[Recorded information]
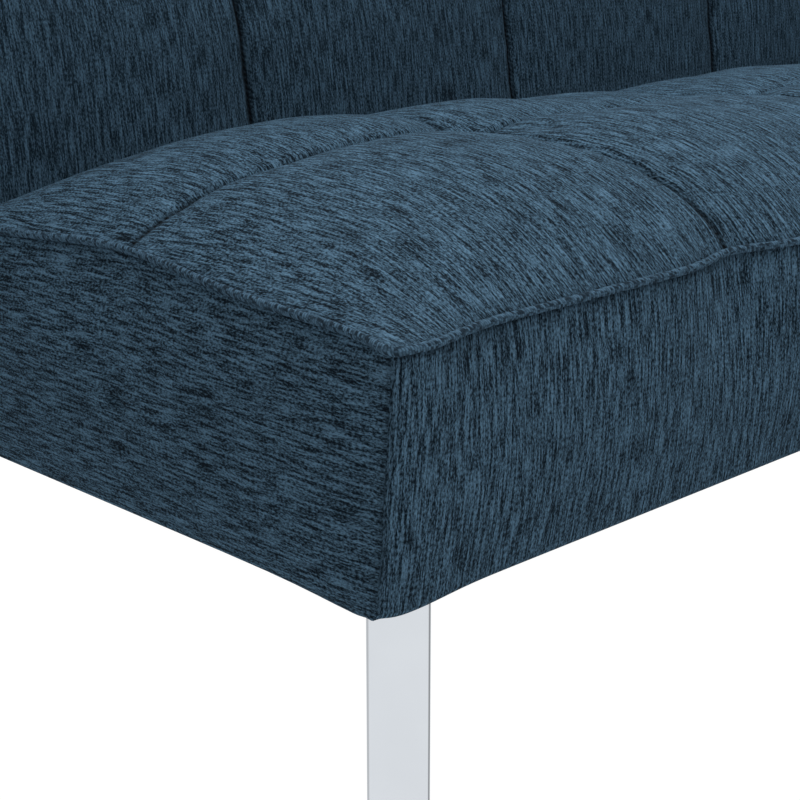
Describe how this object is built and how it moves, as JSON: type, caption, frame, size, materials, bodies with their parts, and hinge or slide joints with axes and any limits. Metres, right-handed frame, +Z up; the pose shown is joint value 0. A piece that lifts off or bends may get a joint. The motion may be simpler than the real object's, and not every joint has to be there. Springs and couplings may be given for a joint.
{
  "type": "futon sofa bed",
  "caption": "Armless sofa bed: biscuit-stitched chenille seat on chromed flat legs, with a click-clack back that reclines flat into a bed.",
  "frame": {"origin": "on the floor under the middle of the object", "axes": "+X along the seat to the right seen from the front, +Y to the back, +Z up"},
  "size_m": [1.6896, 0.7726, 0.7403],
  "materials": {
    "chenille": "matte",
    "lining": "matte",
    "foam": "matte",
    "chrome_leg": "polished",
    "black_plastic": "matte",
    "buffer_rubber": "matte",
    "zinc_steel": "satin",
    "black_steel": "satin",
    "timber": "matte"
  },
  "bodies": {
    "base": {"buffer_left": "buffer_rubber", "buffer_right": "buffer_rubber", "corner_block_left": "timber", "corner_block_right": "timber", "glide_front_left": "black_plastic", "glide_front_right": "black_plastic", "glide_rear_left": "black_plastic", "glide_rear_right": "black_plastic", "hinge_plate_bolts": "zinc_steel", "hinge_plate_left": "zinc_steel", "hinge_plate_right": "zinc_steel", "leg_bolts": "zinc_steel", "leg_front_left": "chrome_leg", "leg_front_right": "chrome_leg", "leg_plate_front_left": "black_steel", "leg_plate_front_right": "black_steel", "leg_plate_rear_left": "black_steel", "leg_plate_rear_right": "black_steel", "leg_rear_left": "chrome_leg", "leg_rear_right": "chrome_leg", "pawl_pins": "zinc_steel", "pivot_bolts": "zinc_steel", "pivot_nuts": "zinc_steel", "rail_bolts": "zinc_steel", "rail_spacers": "timber", "rear_cross_tube": "black_steel", "seat_bearer_left": "timber", "seat_bearer_right": "timber", "seat_cover": "chenille", "seat_dust_cover": "lining", "seat_end_rail_left": "timber", "seat_end_rail_right": "timber", "seat_foam": "foam", "seat_front_rail": "timber", "seat_rear_rail": "timber", "seat_slats": "timber", "seat_welt": "chenille", "side_rail_left": "black_steel", "side_rail_right": "black_steel", "tube_caps": "black_plastic"},
    "back": {"arm_bolts": "zinc_steel", "back_bottom_rail": "timber", "back_cover": "chenille", "back_end_stile_left": "timber", "back_end_stile_right": "timber", "back_foam": "foam", "back_hinge_stile_left": "timber", "back_hinge_stile_right": "timber", "back_panel": "timber", "back_slats": "timber", "back_top_rail": "timber", "back_welt": "chenille", "recliner_arm_left": "zinc_steel", "recliner_arm_right": "zinc_steel"},
    "pawl_left": {"pawl_left": "zinc_steel"},
    "pawl_right": {"pawl_right": "zinc_steel"}
  },
  "joints": [
    {"name": "back_recline", "type": "hinge", "parent": "base", "child": "back", "pos_m": [0, 0.20645, 0.28014], "axis": [-1, 0, 0], "range_deg": [-8, 78]},
    {"name": "pawl_lift_left", "type": "hinge", "parent": "base", "child": "pawl_left", "pos_m": [-0.702, 0.18446, 0.21814], "axis": [-1, 0, 0], "range_deg": [0, 14], "stiffness_Nm_per_rad": 0.4, "springref_deg": -17.19},
    {"name": "pawl_lift_right", "type": "hinge", "parent": "base", "child": "pawl_right", "pos_m": [0.702, 0.18446, 0.21814], "axis": [-1, 0, 0], "range_deg": [0, 14], "stiffness_Nm_per_rad": 0.4, "springref_deg": -17.19}
  ]
}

[Written exercise] The whole listing above needs to be written out again exactly.

[Response to the task]
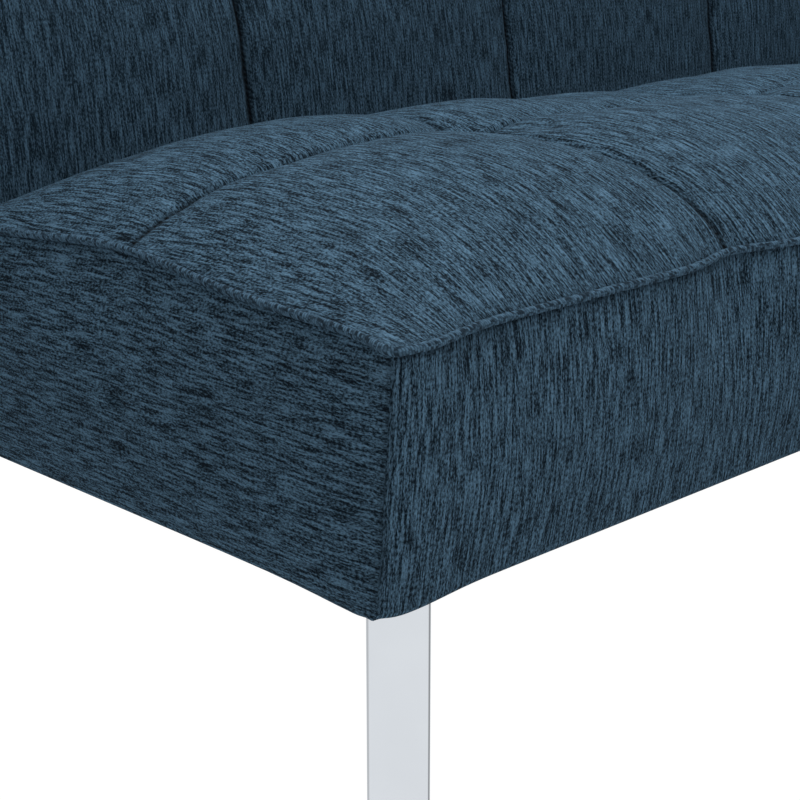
Describe how this object is built and how it moves, as JSON: type, caption, frame, size, materials, bodies with their parts, and hinge or slide joints with axes and any limits. Metres, right-handed frame, +Z up; the pose shown is joint value 0. A piece that lifts off or bends may get a joint. The motion may be simpler than the real object's, and not every joint has to be there. Springs and couplings may be given for a joint.
{
  "type": "futon sofa bed",
  "caption": "Armless sofa bed: biscuit-stitched chenille seat on chromed flat legs, with a click-clack back that reclines flat into a bed.",
  "frame": {"origin": "on the floor under the middle of the object", "axes": "+X along the seat to the right seen from the front, +Y to the back, +Z up"},
  "size_m": [1.6896, 0.7726, 0.7403],
  "materials": {
    "chenille": "matte",
    "lining": "matte",
    "foam": "matte",
    "chrome_leg": "polished",
    "black_plastic": "matte",
    "buffer_rubber": "matte",
    "zinc_steel": "satin",
    "black_steel": "satin",
    "timber": "matte"
  },
  "bodies": {
    "base": {"buffer_left": "buffer_rubber", "buffer_right": "buffer_rubber", "corner_block_left": "timber", "corner_block_right": "timber", "glide_front_left": "black_plastic", "glide_front_right": "black_plastic", "glide_rear_left": "black_plastic", "glide_rear_right": "black_plastic", "hinge_plate_bolts": "zinc_steel", "hinge_plate_left": "zinc_steel", "hinge_plate_right": "zinc_steel", "leg_bolts": "zinc_steel", "leg_front_left": "chrome_leg", "leg_front_right": "chrome_leg", "leg_plate_front_left": "black_steel", "leg_plate_front_right": "black_steel", "leg_plate_rear_left": "black_steel", "leg_plate_rear_right": "black_steel", "leg_rear_left": "chrome_leg", "leg_rear_right": "chrome_leg", "pawl_pins": "zinc_steel", "pivot_bolts": "zinc_steel", "pivot_nuts": "zinc_steel", "rail_bolts": "zinc_steel", "rail_spacers": "timber", "rear_cross_tube": "black_steel", "seat_bearer_left": "timber", "seat_bearer_right": "timber", "seat_cover": "chenille", "seat_dust_cover": "lining", "seat_end_rail_left": "timber", "seat_end_rail_right": "timber", "seat_foam": "foam", "seat_front_rail": "timber", "seat_rear_rail": "timber", "seat_slats": "timber", "seat_welt": "chenille", "side_rail_left": "black_steel", "side_rail_right": "black_steel", "tube_caps": "black_plastic"},
    "back": {"arm_bolts": "zinc_steel", "back_bottom_rail": "timber", "back_cover": "chenille", "back_end_stile_left": "timber", "back_end_stile_right": "timber", "back_foam": "foam", "back_hinge_stile_left": "timber", "back_hinge_stile_right": "timber", "back_panel": "timber", "back_slats": "timber", "back_top_rail": "timber", "back_welt": "chenille", "recliner_arm_left": "zinc_steel", "recliner_arm_right": "zinc_steel"},
    "pawl_left": {"pawl_left": "zinc_steel"},
    "pawl_right": {"pawl_right": "zinc_steel"}
  },
  "joints": [
    {"name": "back_recline", "type": "hinge", "parent": "base", "child": "back", "pos_m": [0, 0.20645, 0.28014], "axis": [-1, 0, 0], "range_deg": [-8, 78]},
    {"name": "pawl_lift_left", "type": "hinge", "parent": "base", "child": "pawl_left", "pos_m": [-0.702, 0.18446, 0.21814], "axis": [-1, 0, 0], "range_deg": [0, 14], "stiffness_Nm_per_rad": 0.4, "springref_deg": -17.19},
    {"name": "pawl_lift_right", "type": "hinge", "parent": "base", "child": "pawl_right", "pos_m": [0.702, 0.18446, 0.21814], "axis": [-1, 0, 0], "range_deg": [0, 14], "stiffness_Nm_per_rad": 0.4, "springref_deg": -17.19}
  ]
}